See, because of Bush Sr. making that unfortunate conflation, we have it backwards now. Free markets do not foment democracy. It’s the other way around. Besides, what markets anywhere have ever been “free”? With democracy, though, a people gets to choose what it wants to be before being overwhelmed by insistence from the outside that they must be this or that. We’ve gotten ourselves stuck in a position of insisting that they must be a certain way before they can have democracy (which may be true, but it has be emerge naturally from within, not imposed from without) or the benefits of a relationship with us. The trouble is also that we’re fickle about it. (When the Shah was still in power in Iran, he wanted to begin a nuclear energy program–and we supported it. We supported it with offers of money and technical advice. Now that it’s a different regime, we’re saying they can’t have it, but in most of its elements it is the same program. Arguably, this regime is more democratically chosen than the Shah’s had been, but it’s a thorny problem.) We are perfectly will to sell arms to all kinds of people we wouldn’t sit down to dinner with. When it comes to helping the people under these regimes, though.

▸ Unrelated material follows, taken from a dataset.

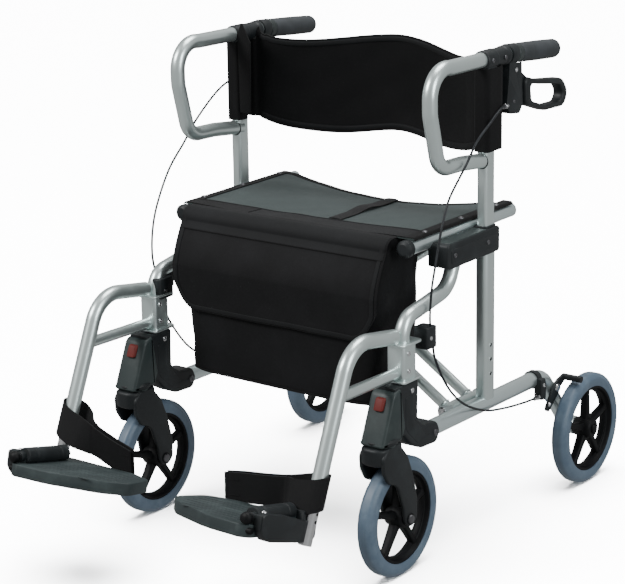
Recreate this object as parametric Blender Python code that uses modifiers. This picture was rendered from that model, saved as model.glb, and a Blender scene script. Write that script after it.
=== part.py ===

We like to say you can’t judge a book by its cover. In many ways, the United States is a book that is being so judged. A big, flashy, gaudy cover, bodice-ripper style, that shows all the glitter and glitz of what we are without showing much of the substance. It’s not fair. But we could choose to put something substantive in the cover blurbs…and it might help if we printed the thing in a language other people could read.
But we have no faith that our ideas will sell. Not even among ourselves. That’s what we put the glitzy cover on everything for to begin with.
And that’s a big, big problem.
The irony is, they who hate us actually do have such faith–and they are very afraid of it. This has nothing to do with the right or wrong of those ideas, only the fact of them. But you have to ask, if someone is afraid of an idea, how impoverished is their life to begin with?
Something we need to ask ourselves as well.